For Pellicle Nicci Peet has produced a profile of Birmingham’s Burning Soul brewery with side notes on the city’s beer scene. You may think you’ve read enough of these origin story pieces to last a lifetime but, seriously, this is a good one:

Chris Small: I used to work for the NHS. The job was fine and I was pretty good at it. It was money and I had a little place in Edgbaston but I had quite a bit of debt and I didn’t really have any savings to make this work, so I sold close to everything. I sold the flat, all the furniture, everything that I had at the time. I had four things: a van, my clothes, my mobile and I had…I’m not sure what else, there was definitely a fourth thing…

Nicci Peet: A brewery?

Chris Small: Half of a brewery!


Various bottles from a 1910 advertisement.

For Ferment, the promotional magazine of beer subscription service Beer52, Anthony Gladman has written about the joys of organised bottle-sharing sessions with input from lots of keen advocates of this approach:

Sometimes these events are put on by bottle shops, pubs or breweries. Sometimes they’re less formal and run by groups of friends. Either way the concept is simple: a bunch of beer lovers get together and each person brings one or two beers to share with the group. At smaller events it’s pretty common to drink one beer at a time and usually the group will be small enough that everyone can get a taste of every beer. Sometimes people will introduce the beers they have brought along and say who brewed it, how they got hold of it and what it means to them. At bigger events there might be an element of the night during which a brewer or the shop staff introduce a few beers to the group and talk about them, before people open up the beers they’ve brought themselves and everyone gets stuck in.

(Anthony seems a good egg. Do give him a follow on Twitter.)


Close-up of the CAMRA logo from the 1984 Good Beer Guide.

Ash Corbett-Collins, a new generation director at the Campaign for Real Ale (CAMRA), has written an impassioned blog post on the organisation’s direction of travel:

Despite the growing interest from drinkers, the praise from beer writers and the enthusiasm from brewers; cask is still suffering. Sales are down 6.8 per cent. Pubs are still closing. There is still confusion to many as to what real ale is, how it differs from other beers and why it needs protecting. CAMRA has a vital role to play in helping consumers discover more beers and learn about what they are drinking. It needs to help people learn what it means when one PubCo calls their beers ‘live ale’ while another claims cask is back when really it never went away. It has to fight to protect cask beer from those who wish to cheapen it’s image or relegate it to a marketing gimmick to be rolled out once in a blue moon.
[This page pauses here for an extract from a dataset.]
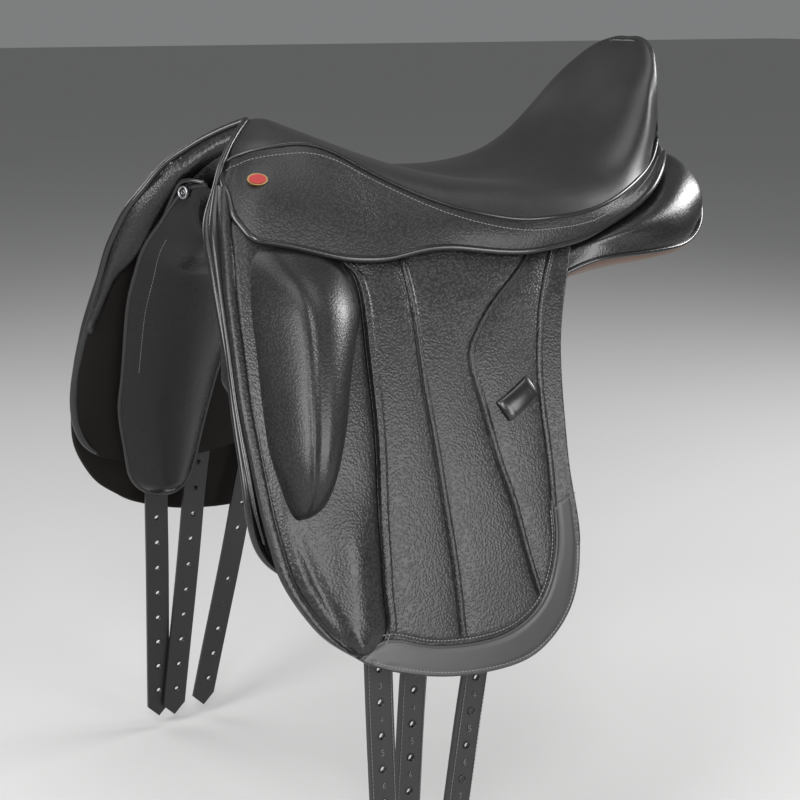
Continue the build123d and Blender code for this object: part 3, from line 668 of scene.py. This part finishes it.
flap = Piece()
FLAP_STRIPS = [
    (FRONT_EDGE, SEAM_1, None, 90.0, "front"),
    (SEAM_1, SEAM_2, [(-191, -244), (-180, -251), (-157, -261), (-123, -271), (-99, -275)], 52.0, "middle"),
    (SEAM_2, SEAM_3, [(-99, -275), (-78, -277), (-58, -277), (-33, -273), (-14, -263)], 62.0, "middle"),
    (SEAM_3, SEAM_4, [(-14, -263), (-3, -254), (6, -244), (17, -222)], 44.0, "middle"),
    (SEAM_4, REAR_EDGE, None, 22.0, "rear"),
]
for left, right, low, width, place in FLAP_STRIPS:
    if place == "front":
        us = across(width, EDGE_STEPS, SEAM_STEPS)
    elif place == "rear":
        us = across(width, SEAM_STEPS[:-3], EDGE_STEPS[:8], 2.0)
    else:
        us = across(width, SEAM_STEPS, SEAM_STEPS)
    points, widths = strip(left, right, us, low)
    d, e = us[None] * widths[:, None], (1 - us)[None] * widths[:, None]
    if place == "front":
        valley = distance(points, valley_line)
        lower = smoothstep(-points[..., 1], 120.0, 175.0)
        swell = (5.0 * np.exp(-((e - 26.0) / 17.0) ** 2) + 2.0 * np.exp(-((d - 22.0) / 9.0) ** 2)) * lower
        relief = front_roll(d) + 1.5 * seam_front(e) * smoothstep(d, 8, 20) + swell
        relief = relief - 3.2 * np.exp(-(valley / 5.0) ** 2) * lower
        relief = relief * smoothstep(d + e, 4.0, 20.0)
    elif place == "rear":
        relief = seam_ridge(d) * smoothstep(widths, 4.0, 12.0)[:, None] + 0.5 * ball(e, 2.0, 2.4)
    else:
        double = left is SEAM_1
        relief = seam_ridge(d, 6.6 if double else 4.2, 2.9 if double else 1.5) + seam_front(e) - 1.3
        relief = relief * smoothstep(d + e, 6.0, 20.0)
    out, above = flap_out(points, relief)
    if place != "front":
        out = out - relief * (1 - above)
    flap.grid(on_side(flank, points, out), glossy_calf if place == "front" else pebble)
    rim = distance(points, edge_line)[::2]
    lining = FLAP_T * (0.5 - 0.5 * ball(np.minimum(rim, 2.5), 2.5, 2.5))
    flap.grid(on_side(flank, points[::2], lining), brown_lining)


def row(piece, line, offset, height, first=0.0, last=1.0, **settings):
    """Stitches beside a line on the flap's face."""
    path = beside(dense(line, 1.0), offset)
    path = path[int(first * len(path)):int(last * len(path))]
    piece.stitches(on_side(flank, path, height), side_normal(flank, path), thread, **settings)


row(flap, SEAM_1, 1.9, FLAP_T + 1.7, 0.04, 0.93, pitch=3.2, length=2.6)
row(flap, SEAM_1, 5.0, FLAP_T + 1.7, 0.04, 0.90, pitch=3.2, length=2.6)
row(flap, SEAM_2, 1.9, FLAP_T + 0.55, 0.03, 0.90, pitch=3.4, length=2.7)
row(flap, SEAM_3, 1.9, FLAP_T + 0.55, 0.03, 0.88, pitch=3.4, length=2.7)
row(flap, SEAM_4, 1.9, FLAP_T + 0.55, 0.03, 0.72, pitch=3.4, length=2.7)
row(flap, FRONT_EDGE, 12.6, FLAP_T + 0.1, 0.04, 0.86, pitch=2.6, length=2.1, radius=0.38)
row(flap, REAR_EDGE, -4.6, FLAP_T + 0.15, 0.02, 0.66, pitch=3.2, length=2.5, radius=0.42)
FLAP_FOLD = [tuple(on_side(flank, p, FLAP_T + 0.5)) for p in ((-205, 36), (80, 20))]
flap_blend = ("flap", *below_fold(FLAP_FOLD, (1, 0, 0.7), 36.0))
pair(flap, "flap_leather", nodes=("flap_root", "flap"), blend=flap_blend)

# ---------------- patch round the flap's lower edge
patch = Piece()
steps = across(26.0, [0, 0.3, 0.7, 1.2, 1.8, 2.6, 4], [0, 0.3, 0.7, 1.2, 1.8, 2.6, 4], 3.0)
patch_points, patch_widths = strip(PATCH_IN, PATCH_OUT, steps, rows=230)
d, e = steps[None] * patch_widths[:, None], (1 - steps)[None] * patch_widths[:, None]
PATCH_H = FLAP_T + 1.5
round_in = ball(np.minimum(d, 1.3), 1.3, 1.3)
round_out = ball(np.minimum(e, 2.4), 2.4, 2.4)
height = FLAP_T - 1.2 + 2.7 * round_in - (FLAP_T * 0.5 + 1.2) * (1 - round_out)
groove = 0.5 * np.exp(-((d - 3.4) / 0.8) ** 2) + 0.5 * np.exp(-((e - 4.0) / 0.7) ** 2)
patch.grid(on_side(flank, patch_points, height - groove), patch_calf)
row(patch, PATCH_IN, -3.4, PATCH_H - 0.2, 0.01, 0.96, pitch=3.2, length=2.5, radius=0.55)
row(patch, PATCH_OUT, -4.0, PATCH_H - 0.2, 0.01, 0.97, pitch=3.2, length=2.5, radius=0.55)
path = beside(dense([(1, -161), (23.4, -150)], 1.0), -2.6)
patch.stitches(on_side(flank, path, PATCH_H - 0.1), side_normal(flank, path), thread,
               pitch=3.0, length=2.4, radius=0.42)
pair(patch, "flap_patch_leather", body="SIDE_flap", nodes=("flap_patch",))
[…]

From the Irish Times comes an interesting nugget by Frank McNally on the naming of Dublin street corners with reference to James Joyce:

Anyone who was at the annual Bloomsday re-enactment in Glasnevin last Sunday will have been reminded that Doyle’s Corner, in nearby Phibsboro, used to be “Dunphy’s”. As such, it was mentioned in Ulysses for its prominent role in city funerals, including the fictional Paddy Dignam’s, as the last right-angle turn towards the cemetery… Hence, as Leopold Bloom’s interior voice records: “Dunphy’s corner. Mourning coaches drawn up drowning their grief. A pause by the wayside. Tiptop position for a pub. Expect we’ll pull up here on the way back to drink his health. Pass around the consolation. Elixir of life.”


And finally, there’s this exciting news:

 


For more links to good reading check out Stan Hieronymus on Monday (probably) and Alan McLeod on Thursday (almost certainly).

3 replies on “News, nuggets and longreads 22 June 2019: Birmingham, Bottle Shares, Books”

Mordues owners might be portraying themselves as victims but this is their second time in administration and the actual victims are, as ever in these situations, employees and suppliers. Other similar sized brewers in the area seem to be managing well but then they haven’t just opened a new pet project in the form of Beeronomy – a grandiose craft beer and food venue in Newcastle city centre (with enormous rent and rates) which seems to be the main reason for the brewery closing down.

I agree with the previous comment but it is interesting to add that Gerry Fawson resigned as a director of Beeronomy (the restaurant business) in March so perhaps strains were starting to show then. The brewery business is already mortgaged, perhaps to pay for the restaurant, and the lenders must have thought that enough was enough. I tried the beers and I think liked them, but it was a few years ago and they clearly aren’t one that stood out in the memory. It is interesting that Beeronomy doesn’t mention on its menu what beers it sells, although the haddock is battered in Brooklyn Beer and beer and food matching is said to be ‘coming soon’. Whatpub just states ’10 changing beers’ without giving any examples. Selling their own beer in their own restaurant might have helped?

I think selling their own beer there would have been shutting the stable door, and although they dabbled with ‘craft’ with their Panda Frog Project, their beers were eminently traditional and didn’t really fit in with Beeronomy’s offer.